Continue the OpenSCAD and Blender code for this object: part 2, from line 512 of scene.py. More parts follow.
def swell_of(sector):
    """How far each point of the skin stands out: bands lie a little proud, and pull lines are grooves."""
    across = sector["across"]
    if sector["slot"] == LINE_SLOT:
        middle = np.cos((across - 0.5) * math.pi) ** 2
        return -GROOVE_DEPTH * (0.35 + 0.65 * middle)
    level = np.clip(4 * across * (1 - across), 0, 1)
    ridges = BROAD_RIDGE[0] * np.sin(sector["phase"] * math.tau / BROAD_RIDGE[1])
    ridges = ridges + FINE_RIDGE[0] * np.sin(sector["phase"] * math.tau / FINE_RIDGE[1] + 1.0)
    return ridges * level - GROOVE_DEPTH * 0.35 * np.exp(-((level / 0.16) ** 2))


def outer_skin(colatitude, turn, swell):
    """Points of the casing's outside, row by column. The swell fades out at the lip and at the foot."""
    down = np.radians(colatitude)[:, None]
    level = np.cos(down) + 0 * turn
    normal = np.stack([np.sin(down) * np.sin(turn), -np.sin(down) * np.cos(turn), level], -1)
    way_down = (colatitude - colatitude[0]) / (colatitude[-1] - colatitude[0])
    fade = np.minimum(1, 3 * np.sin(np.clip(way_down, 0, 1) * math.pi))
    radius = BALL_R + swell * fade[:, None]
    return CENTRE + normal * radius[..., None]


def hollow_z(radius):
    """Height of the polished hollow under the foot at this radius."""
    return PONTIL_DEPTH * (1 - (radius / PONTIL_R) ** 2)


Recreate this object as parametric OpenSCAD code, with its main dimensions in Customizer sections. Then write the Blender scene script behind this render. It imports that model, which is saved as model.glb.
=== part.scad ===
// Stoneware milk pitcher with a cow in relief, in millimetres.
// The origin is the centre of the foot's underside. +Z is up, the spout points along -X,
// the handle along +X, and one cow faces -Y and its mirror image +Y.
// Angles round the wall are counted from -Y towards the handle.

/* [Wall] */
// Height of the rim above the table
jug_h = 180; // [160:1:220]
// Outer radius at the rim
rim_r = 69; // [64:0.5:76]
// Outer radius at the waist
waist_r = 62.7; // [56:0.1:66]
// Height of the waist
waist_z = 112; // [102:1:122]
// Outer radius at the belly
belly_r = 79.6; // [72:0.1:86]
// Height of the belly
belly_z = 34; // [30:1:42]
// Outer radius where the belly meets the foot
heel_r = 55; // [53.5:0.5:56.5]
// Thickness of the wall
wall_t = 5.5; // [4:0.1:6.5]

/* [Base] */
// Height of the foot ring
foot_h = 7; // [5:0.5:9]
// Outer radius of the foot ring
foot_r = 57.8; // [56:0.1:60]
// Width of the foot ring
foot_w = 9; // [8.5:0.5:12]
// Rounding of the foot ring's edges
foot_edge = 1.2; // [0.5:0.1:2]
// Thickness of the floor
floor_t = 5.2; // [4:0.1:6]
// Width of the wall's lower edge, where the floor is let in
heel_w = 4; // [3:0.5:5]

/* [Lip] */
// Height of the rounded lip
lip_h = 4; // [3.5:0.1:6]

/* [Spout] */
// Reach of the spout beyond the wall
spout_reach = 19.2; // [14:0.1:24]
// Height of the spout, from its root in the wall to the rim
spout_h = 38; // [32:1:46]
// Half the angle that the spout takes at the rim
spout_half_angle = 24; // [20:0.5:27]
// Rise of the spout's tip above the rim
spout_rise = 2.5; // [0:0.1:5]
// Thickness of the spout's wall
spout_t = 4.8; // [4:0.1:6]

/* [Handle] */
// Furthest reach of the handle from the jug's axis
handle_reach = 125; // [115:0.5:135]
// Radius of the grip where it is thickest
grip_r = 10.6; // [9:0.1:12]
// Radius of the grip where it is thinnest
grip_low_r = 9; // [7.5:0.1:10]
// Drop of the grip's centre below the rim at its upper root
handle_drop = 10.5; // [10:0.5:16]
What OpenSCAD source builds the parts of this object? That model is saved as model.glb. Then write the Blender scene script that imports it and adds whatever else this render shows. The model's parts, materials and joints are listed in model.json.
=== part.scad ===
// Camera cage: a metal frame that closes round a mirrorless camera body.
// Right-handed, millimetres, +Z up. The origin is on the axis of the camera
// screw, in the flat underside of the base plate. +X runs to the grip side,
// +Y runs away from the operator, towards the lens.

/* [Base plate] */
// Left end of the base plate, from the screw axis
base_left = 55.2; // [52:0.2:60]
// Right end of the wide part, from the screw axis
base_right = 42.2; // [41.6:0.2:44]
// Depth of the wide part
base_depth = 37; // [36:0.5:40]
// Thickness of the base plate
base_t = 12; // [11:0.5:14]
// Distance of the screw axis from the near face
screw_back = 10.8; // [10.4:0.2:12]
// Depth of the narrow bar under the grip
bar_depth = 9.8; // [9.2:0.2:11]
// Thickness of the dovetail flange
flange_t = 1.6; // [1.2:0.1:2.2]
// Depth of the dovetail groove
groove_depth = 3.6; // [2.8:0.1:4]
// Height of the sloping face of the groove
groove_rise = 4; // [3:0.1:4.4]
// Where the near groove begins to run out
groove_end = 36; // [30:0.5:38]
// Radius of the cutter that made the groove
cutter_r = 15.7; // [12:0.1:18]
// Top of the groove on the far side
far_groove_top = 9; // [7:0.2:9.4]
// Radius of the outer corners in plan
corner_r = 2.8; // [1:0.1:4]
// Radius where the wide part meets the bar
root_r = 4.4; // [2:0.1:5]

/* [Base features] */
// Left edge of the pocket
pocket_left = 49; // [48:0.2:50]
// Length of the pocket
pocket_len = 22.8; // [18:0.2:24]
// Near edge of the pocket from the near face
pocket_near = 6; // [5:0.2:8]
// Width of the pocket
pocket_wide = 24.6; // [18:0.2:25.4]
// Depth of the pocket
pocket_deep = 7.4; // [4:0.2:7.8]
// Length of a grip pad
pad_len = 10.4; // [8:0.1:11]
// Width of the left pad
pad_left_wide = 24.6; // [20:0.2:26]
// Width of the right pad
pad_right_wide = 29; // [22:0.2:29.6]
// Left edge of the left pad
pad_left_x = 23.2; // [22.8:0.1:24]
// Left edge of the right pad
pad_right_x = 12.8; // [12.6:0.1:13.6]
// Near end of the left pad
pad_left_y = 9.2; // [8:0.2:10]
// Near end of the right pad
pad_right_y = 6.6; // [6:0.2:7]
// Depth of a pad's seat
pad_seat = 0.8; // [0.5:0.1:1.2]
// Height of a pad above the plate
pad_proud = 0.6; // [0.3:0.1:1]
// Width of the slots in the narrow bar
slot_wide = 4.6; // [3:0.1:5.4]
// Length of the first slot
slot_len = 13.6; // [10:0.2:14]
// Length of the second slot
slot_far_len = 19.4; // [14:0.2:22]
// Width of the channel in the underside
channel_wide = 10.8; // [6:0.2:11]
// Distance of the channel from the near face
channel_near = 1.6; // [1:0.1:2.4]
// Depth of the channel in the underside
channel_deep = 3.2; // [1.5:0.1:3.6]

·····

▶ _Exercise instructions_: All of the material above needs to be retyped word for word.

▶ _Solution to this task_:
Continue the OpenSCAD and Blender code for this object: part 2, from line 512 of scene.py. More parts follow.
def swell_of(sector):
    """How far each point of the skin stands out: bands lie a little proud, and pull lines are grooves."""
    across = sector["across"]
    if sector["slot"] == LINE_SLOT:
        middle = np.cos((across - 0.5) * math.pi) ** 2
        return -GROOVE_DEPTH * (0.35 + 0.65 * middle)
    level = np.clip(4 * across * (1 - across), 0, 1)
    ridges = BROAD_RIDGE[0] * np.sin(sector["phase"] * math.tau / BROAD_RIDGE[1])
    ridges = ridges + FINE_RIDGE[0] * np.sin(sector["phase"] * math.tau / FINE_RIDGE[1] + 1.0)
    return ridges * level - GROOVE_DEPTH * 0.35 * np.exp(-((level / 0.16) ** 2))


def outer_skin(colatitude, turn, swell):
    """Points of the casing's outside, row by column. The swell fades out at the lip and at the foot."""
    down = np.radians(colatitude)[:, None]
    level = np.cos(down) + 0 * turn
    normal = np.stack([np.sin(down) * np.sin(turn), -np.sin(down) * np.cos(turn), level], -1)
    way_down = (colatitude - colatitude[0]) / (colatitude[-1] - colatitude[0])
    fade = np.minimum(1, 3 * np.sin(np.clip(way_down, 0, 1) * math.pi))
    radius = BALL_R + swell * fade[:, None]
    return CENTRE + normal * radius[..., None]


def hollow_z(radius):
    """Height of the polished hollow under the foot at this radius."""
    return PONTIL_DEPTH * (1 - (radius / PONTIL_R) ** 2)


Recreate this object as parametric OpenSCAD code, with its main dimensions in Customizer sections. Then write the Blender scene script behind this render. It imports that model, which is saved as model.glb.
=== part.scad ===
// Stoneware milk pitcher with a cow in relief, in millimetres.
// The origin is the centre of the foot's underside. +Z is up, the spout points along -X,
// the handle along +X, and one cow faces -Y and its mirror image +Y.
// Angles round the wall are counted from -Y towards the handle.

/* [Wall] */
// Height of the rim above the table
jug_h = 180; // [160:1:220]
// Outer radius at the rim
rim_r = 69; // [64:0.5:76]
// Outer radius at the waist
waist_r = 62.7; // [56:0.1:66]
// Height of the waist
waist_z = 112; // [102:1:122]
// Outer radius at the belly
belly_r = 79.6; // [72:0.1:86]
// Height of the belly
belly_z = 34; // [30:1:42]
// Outer radius where the belly meets the foot
heel_r = 55; // [53.5:0.5:56.5]
// Thickness of the wall
wall_t = 5.5; // [4:0.1:6.5]

/* [Base] */
// Height of the foot ring
foot_h = 7; // [5:0.5:9]
// Outer radius of the foot ring
foot_r = 57.8; // [56:0.1:60]
// Width of the foot ring
foot_w = 9; // [8.5:0.5:12]
// Rounding of the foot ring's edges
foot_edge = 1.2; // [0.5:0.1:2]
// Thickness of the floor
floor_t = 5.2; // [4:0.1:6]
// Width of the wall's lower edge, where the floor is let in
heel_w = 4; // [3:0.5:5]

/* [Lip] */
// Height of the rounded lip
lip_h = 4; // [3.5:0.1:6]

/* [Spout] */
// Reach of the spout beyond the wall
spout_reach = 19.2; // [14:0.1:24]
// Height of the spout, from its root in the wall to the rim
spout_h = 38; // [32:1:46]
// Half the angle that the spout takes at the rim
spout_half_angle = 24; // [20:0.5:27]
// Rise of the spout's tip above the rim
spout_rise = 2.5; // [0:0.1:5]
// Thickness of the spout's wall
spout_t = 4.8; // [4:0.1:6]

/* [Handle] */
// Furthest reach of the handle from the jug's axis
handle_reach = 125; // [115:0.5:135]
// Radius of the grip where it is thickest
grip_r = 10.6; // [9:0.1:12]
// Radius of the grip where it is thinnest
grip_low_r = 9; // [7.5:0.1:10]
// Drop of the grip's centre below the rim at its upper root
handle_drop = 10.5; // [10:0.5:16]
What OpenSCAD source builds the parts of this object? That model is saved as model.glb. Then write the Blender scene script that imports it and adds whatever else this render shows. The model's parts, materials and joints are listed in model.json.
=== part.scad ===
// Camera cage: a metal frame that closes round a mirrorless camera body.
// Right-handed, millimetres, +Z up. The origin is on the axis of the camera
// screw, in the flat underside of the base plate. +X runs to the grip side,
// +Y runs away from the operator, towards the lens.

/* [Base plate] */
// Left end of the base plate, from the screw axis
base_left = 55.2; // [52:0.2:60]
// Right end of the wide part, from the screw axis
base_right = 42.2; // [41.6:0.2:44]
// Depth of the wide part
base_depth = 37; // [36:0.5:40]
// Thickness of the base plate
base_t = 12; // [11:0.5:14]
// Distance of the screw axis from the near face
screw_back = 10.8; // [10.4:0.2:12]
// Depth of the narrow bar under the grip
bar_depth = 9.8; // [9.2:0.2:11]
// Thickness of the dovetail flange
flange_t = 1.6; // [1.2:0.1:2.2]
// Depth of the dovetail groove
groove_depth = 3.6; // [2.8:0.1:4]
// Height of the sloping face of the groove
groove_rise = 4; // [3:0.1:4.4]
// Where the near groove begins to run out
groove_end = 36; // [30:0.5:38]
// Radius of the cutter that made the groove
cutter_r = 15.7; // [12:0.1:18]
// Top of the groove on the far side
far_groove_top = 9; // [7:0.2:9.4]
// Radius of the outer corners in plan
corner_r = 2.8; // [1:0.1:4]
// Radius where the wide part meets the bar
root_r = 4.4; // [2:0.1:5]

/* [Base features] */
// Left edge of the pocket
pocket_left = 49; // [48:0.2:50]
// Length of the pocket
pocket_len = 22.8; // [18:0.2:24]
// Near edge of the pocket from the near face
pocket_near = 6; // [5:0.2:8]
// Width of the pocket
pocket_wide = 24.6; // [18:0.2:25.4]
// Depth of the pocket
pocket_deep = 7.4; // [4:0.2:7.8]
// Length of a grip pad
pad_len = 10.4; // [8:0.1:11]
// Width of the left pad
pad_left_wide = 24.6; // [20:0.2:26]
// Width of the right pad
pad_right_wide = 29; // [22:0.2:29.6]
// Left edge of the left pad
pad_left_x = 23.2; // [22.8:0.1:24]
// Left edge of the right pad
pad_right_x = 12.8; // [12.6:0.1:13.6]
// Near end of the left pad
pad_left_y = 9.2; // [8:0.2:10]
// Near end of the right pad
pad_right_y = 6.6; // [6:0.2:7]
// Depth of a pad's seat
pad_seat = 0.8; // [0.5:0.1:1.2]
// Height of a pad above the plate
pad_proud = 0.6; // [0.3:0.1:1]
// Width of the slots in the narrow bar
slot_wide = 4.6; // [3:0.1:5.4]
// Length of the first slot
slot_len = 13.6; // [10:0.2:14]
// Length of the second slot
slot_far_len = 19.4; // [14:0.2:22]
// Width of the channel in the underside
channel_wide = 10.8; // [6:0.2:11]
// Distance of the channel from the near face
channel_near = 1.6; // [1:0.1:2.4]
// Depth of the channel in the underside
channel_deep = 3.2; // [1.5:0.1:3.6]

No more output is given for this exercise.